Entre uma nuance de enigmas que abrange a vida e obra da escritora Clarice Lispector, ainda nos dias de hoje, interroga-se, entre alguns, se um dos maiores nomes da literatura brasileira teria sido uma bruxa. Para quem assistiu a primeira e única entrevista de Clarice concedida para a televisão, transmitida no programa Panorama, da TV Cultura de São Paulo, em 1 de fevereiro de 1977, no mesmo ano de seu falecimento, pode se arrepiar durante seus minutos finais ao ouvi-la responder para o jornalista Júlio Verner: “Bom, agora eu morri. Mas vamos ver se eu renasço de novo. Por enquanto eu estou morta. Estou falando do meu túmulo”.
A entrevista foi ao ar somente após o seu falecimento, no final de dezembro de 77, a pedido da própria escritora. Teria sido uma premonição? Segundo Olga Borelli, uma de suas melhores amigas, Clarice ainda não tinha conhecimento de sua doença, na época (faleceria em 9 de dezembro de 1977, vítima de câncer).
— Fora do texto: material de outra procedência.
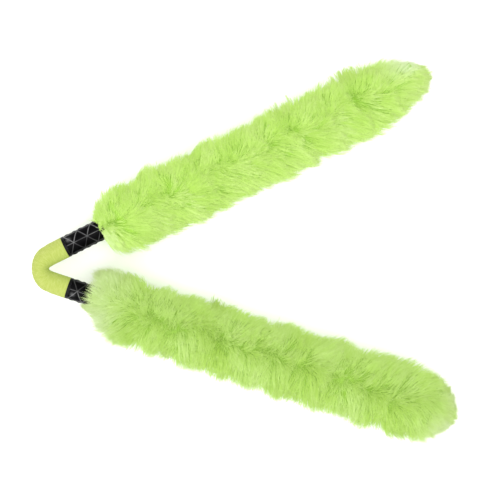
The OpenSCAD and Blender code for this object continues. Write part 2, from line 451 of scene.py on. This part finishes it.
class Pelt:
    """How one baton's pile stands: its outline, its parting, its lean and its tints."""

    def __init__(self, baton, seed, **habit):
        """Pairs in habit are for the inner and the outer side."""
        self.baton = baton
        self.rng = np.random.default_rng(seed)
        self.full_r = habit["full_r"]
        self.far_r = habit["far_r"]
        self.hem_puff = habit["hem_puff"]
        self.first, self.shoulder = habit["first"], habit["shoulder"]
        self.tips_at, self.tapers, self.blunt = habit["tips_at"], habit["tapers"], habit["blunt"]
        self.tip = max(self.tips_at)
        self.under_end = self.tip - 15 * MM
        self.sway, self.cut = habit["sway"], habit["cut"]
        self.hem_lean, self.link_lean = habit["hem_lean"], habit["link_lean"]
        self.lean = habit["lean"]
        self.tint, self.pale_hem = habit["tint"], habit["pale_hem"]
        self.pale_tip, self.pale_len = habit["pale_tip"], habit["pale_len"]
        self.ragged, self.tufts = habit["ragged"], habit["tufts"]
        self.bulge = soft_field(self.rng, 55 * MM)
        self.stray = soft_field(self.rng, 70 * MM)
        self.swirl = soft_field(self.rng, 45 * MM)
        self.cloud = soft_field(self.rng, 60 * MM)

    def parting(self, along):
        """The angle of the parting, which strays to both sides of the top."""
        return 12 * DEG * self.stray(along, 0 * along)

    def outline(self, along, around):
        """Radius of the pile: a round shoulder at the hem, a slow swell towards the far end, a
        tapered tip, its own fullness on each side, a low crown and a few broad bulges."""
        baton = self.baton
        side = outer_side(around)
        rise = np.clip((along - between(self.first, side)) / self.shoulder, 0, 1)
        past = along - between(self.tips_at, side)
        fall = np.clip(past / between(self.tapers, side) + 1, 0, 1)
        end = (1 - fall ** between(self.blunt, side)) ** 0.6
        share = np.clip((along - baton.hem) / (self.tip - baton.hem), 0, 1)
        full = between(self.full_r, side) * (1 - share) + between(self.far_r, side) * share
        full = full + between(self.hem_puff, side) * bell(along, baton.hem, 30 * MM)
        full = full * (1 - CROWN_DIP * bell(around, 0, 40 * DEG))
        full = full + BULGE * self.bulge(along, around)
        return (baton.cloth_r + (full - baton.cloth_r) * (1 - (1 - rise) ** 1.7)) * end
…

Para quem não sabe, Borelli foi mais do que uma grande amiga, tornara-se também a sua mais fiel escrivã, já que posterior a um incêndio, provocado por um cigarro aceso, deixado pela escritora dentro de seu quarto, enquanto dormia, Clarice tenha sofrido graves queimaduras e ficado com sequelas em seu corpo. Por conta disso, passou a escrever na máquina, como era de seu costume, com grande dificuldade.
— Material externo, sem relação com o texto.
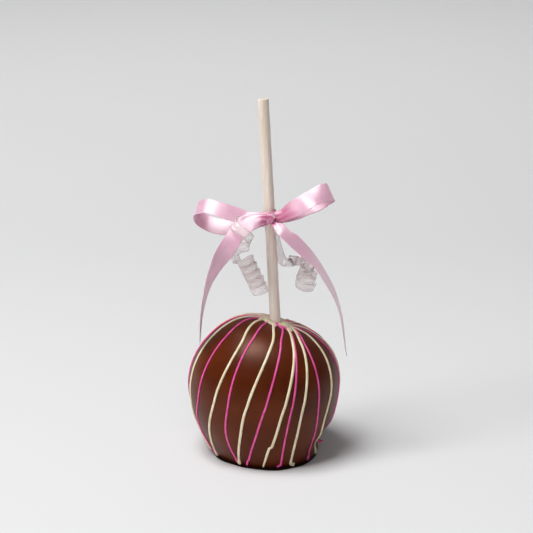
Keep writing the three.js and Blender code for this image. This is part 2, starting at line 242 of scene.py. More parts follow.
class NodeGroup:
    """A Geometry Nodes tree with named inputs that turns a piece into a plain mesh."""

    def __init__(self, name: str, inputs: dict[str, float | int]) -> None:
        """Starts a tree.

        Args:
            name: The tree's name.
            inputs: The named inputs with their values; a whole number makes a whole-number input.
        """
        self.tree = bpy.data.node_groups.new(name, "GeometryNodeTree")
        self.values = inputs
        interface = self.tree.interface
        interface.new_socket("Geometry", in_out="INPUT", socket_type="NodeSocketGeometry")
        self.sockets = {}
        for key, value in inputs.items():
            kind = "NodeSocketInt" if isinstance(value, int) else "NodeSocketFloat"
            self.sockets[key] = interface.new_socket(key, in_out="INPUT", socket_type=kind)
        interface.new_socket("Geometry", in_out="OUTPUT", socket_type="NodeSocketGeometry")
        self.start = self.tree.nodes.new("NodeGroupInput").outputs

    def add(self, kind: str, inputs: dict[str | int, Any] | None = None, **settings: Any) -> bpy.types.Node:
        """Adds a node to the tree, as add_node does."""
        return add_node(self.tree, kind, inputs, **settings)

    def facing_curve(self) -> bpy.types.NodeSocket:
        """Turns the piece's edges into a curve that faces the way its outward attribute says.

        Returns:
            The curve.
        """
        line = self.add("GeometryNodeMeshToCurve", {"Mesh": self.start["Geometry"]}).outputs[0]
        outward = self.add("GeometryNodeInputNamedAttribute", {"Name": OUTWARD}, data_type="FLOAT_VECTOR")
        inputs = {"Curve": line, "Normal": outward.outputs["Attribute"]}
        return self.add("GeometryNodeSetCurveNormal", inputs, mode="FREE").outputs[0]

    def end(self, geometry: bpy.types.NodeSocket, material: bpy.types.Material) -> None:
        """Closes the tree with real geometry, smooth faces and the material.

        Args:
            geometry: What the tree has made.
            material: The material that it gets.
        """
        real = self.add("GeometryNodeRealizeInstances", {"Geometry": geometry})
        even = self.add("GeometryNodeSetShadeSmooth", {"Geometry": real.outputs[0]})
        dressed = self.add("GeometryNodeSetMaterial", {"Geometry": even.outputs[0], "Material": material})
        self.add("NodeGroupOutput", {"Geometry": dressed.outputs[0]})

    def apply(self, piece: bpy.types.Object) -> bpy.types.Object:
        """Runs the tree on a piece.

        Args:
            piece: The piece, which becomes a plain mesh.

        Returns:
            The piece.
        """
        modifier = piece.modifiers.new(self.tree.name, "NODES")
        modifier.node_group = self.tree
        for key, value in self.values.items():
            modifier[self.sockets[key].identifier] = value
        return flatten(piece)


# ---- Finishes ----


class Finish:
    """A material with a Principled shader, built from nodes."""

    def __init__(self, name: str, **sockets: Any) -> None:
        """Starts a material.

        Args:
            name: The material's name.
            **sockets: Values that are the same all over, by shader input with _ for a space.
        """
        self.material = bpy.data.materials.new(name)
        self.material.use_nodes = True
        self.tree = self.material.node_tree
        self.shader = self.tree.nodes["Principled BSDF"]
        for key, value in sockets.items():
            self.shader.inputs[key.replace("_", " ")].default_value = value
        self.place = self.add("ShaderNodeTexCoord").outputs["Object"]

    def add(self, kind: str, inputs: dict[str | int, Any] | None = None, **settings: Any) -> bpy.types.Node:
        """Adds a node to the material, as add_node does."""
        return add_node(self.tree, kind, inputs, **settings)

    def noise(
        self, size: float, detail: float = 2.0, vector: bpy.types.NodeSocket | None = None
    ) -> bpy.types.NodeSocket:
        """Gives a cloudy pattern.

        Args:
            size: The size of a cloud in millimetres.
            detail: How many finer layers it has.
            vector: Where it is read, which is the piece's own place if left out.

        Returns:
            The pattern, from 0 to 1.
        """
        inputs = {"Vector": vector or self.place, "Scale": 1 / (size * MM), "Detail": detail}
        return self.add("ShaderNodeTexNoise", inputs).outputs["Fac"]

    def blend(self, share: bpy.types.NodeSocket, stops: dict[float, str]) -> bpy.types.NodeSocket:
        """Runs from colour to colour as a pattern rises.

        Args:
            share: The pattern.
            stops: Hex colours by the pattern's value.

        Returns:
            The colour.
        """
        ramp = self.add("ShaderNodeValToRGB", {"Fac": share})
        points = ramp.color_ramp.elements
        while len(points) < len(stops):
            points.new(0.5)
        for point, (at, colour) in zip(points, stops.items()):
            point.position = at
            point.color = linear(colour)
        return ramp.outputs["Color"]

    def spread(self, share: bpy.types.NodeSocket, low: float, high: float) -> bpy.types.NodeSocket:
        """Maps a pattern's 0 to 1 onto low to high."""
        inputs = {"Value": share, "To Min": low, "To Max": high}
        return self.add("ShaderNodeMapRange", inputs).outputs["Result"]

    def bump(self, height: bpy.types.NodeSocket, depth: float) -> bpy.types.NodeSocket:
        """Gives the normal of a surface that a pattern raises by a depth in millimetres."""
        return self.add("ShaderNodeBump", {"Height": height, "Distance": depth * MM}).outputs["Normal"]

    def link(self, **sockets: bpy.types.NodeSocket) -> "Finish":
        """Links patterns to the shader.

        Args:
            **sockets: What to link, by shader input with _ for a space.

        Returns:
            The finish.
        """
        for key, socket in sockets.items():
            self.tree.links.new(socket, self.shader.inputs[key.replace("_", " ")])
        return self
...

Quanto ao curioso título associando a figura da icônica literata a uma bruxa sucedeu-se quando a mesma foi convidada para participar do I Congresso de Bruxaria em Bogotá, em 1975, justamente por algumas de suas obras suscitarem uma laboriosidade de envergadura mística.
No Congresso, a escritora não falou de bruxaria, e sim de literatura; e pediu para que fosse lido em espanhol um de seus contos “que é misterioso até para mim. Um texto hermético e incompreensível. Cheio de uma simbologia secreta”, palavras da própria escritora durante o evento. Tratava-se do conto O ovo e a galinha.
“Se uma dúzia de ouvintes sentir o meu texto, já me darei por satisfeita”, completou Clarice.
O fato é que a sua ida para o tal Congresso foi um prato cheio para a imprensa brasileira da época publicar matérias sensacionalistas e estapafúrdias, envolvendo a escritora à bruxaria, certamente para vender jornais.
Não, Clarice Lispector não foi uma bruxa, como alguns especularam, embora tenha sido uma mulher supersticiosa e uma grande apreciadora da natureza mística das coisas. Na década de 70, passou a ir, por exemplo, mensalmente a uma cartomante, no bairro do Méier, zona norte do Rio de Janeiro (o que, possivelmente, influenciou-a em uma das cenas de sua última novela publicada em vida, A hora da estrela), sob a companhia de um casal de amigos, também escritores, Afonso Romano de Sant’anna e Marina Colasanti, que recontam esta e outras histórias vividas ao lado da escritora em Com Clarice, editado pela UNESP, e que traz uma transcrição de uma entrevista concedida por ela a Afonso, Marina e João Salgueiro, em 1976; além de crônicas inspiradas na amiga e três ensaios analíticos de A maçã no escuro e A paixão segundo G.H..
Outro fato curioso, e que descobri através de uma amiga que faz Letras, é de que as iniciais em maiúsculas que nomeiam a protagonista do livro A paixão segundo G.H. possui supostamente uma simbologia oculta. Se nós contarmos as três letras depois do C de Clarice, chegamos ao G, e seguindo a ordem das três após o H, chegamos ao L de Lispector. Sendo assim, G.H. é nada mais, nada menos que a própria escritora Clarice Lispector.
O eterno poeta do rock, o cantor Cazuza, admirador assumido da obra clariciana, afirmou, durante uma entrevista para a jornalista Marilia Gabriela, em dezembro de 1988, que lia no lugar da bíblia A descoberta do mundo, uma antologia volumosa com mais de 400 páginas onde reúne grande parte das crônicas de Clarice publicadas, entre 1967 a 1973, em sua coluna no Caderno B, do Jornal do Brasil. O cantor afirmou também que, durante uma noite de insônia, ao pegar o livro e abri-lo caiu exatamente numa página onde Clarice falava sobre insônia.
Mesmo não sendo, de fato, uma bruxa, Clarice Lispector sabia fazer magia com suas palavras. Muitos de seus textos continuam sendo verdadeiros enigmas, embora tragam, sobretudo, edificantes “iluminações” à mente de seus leitores.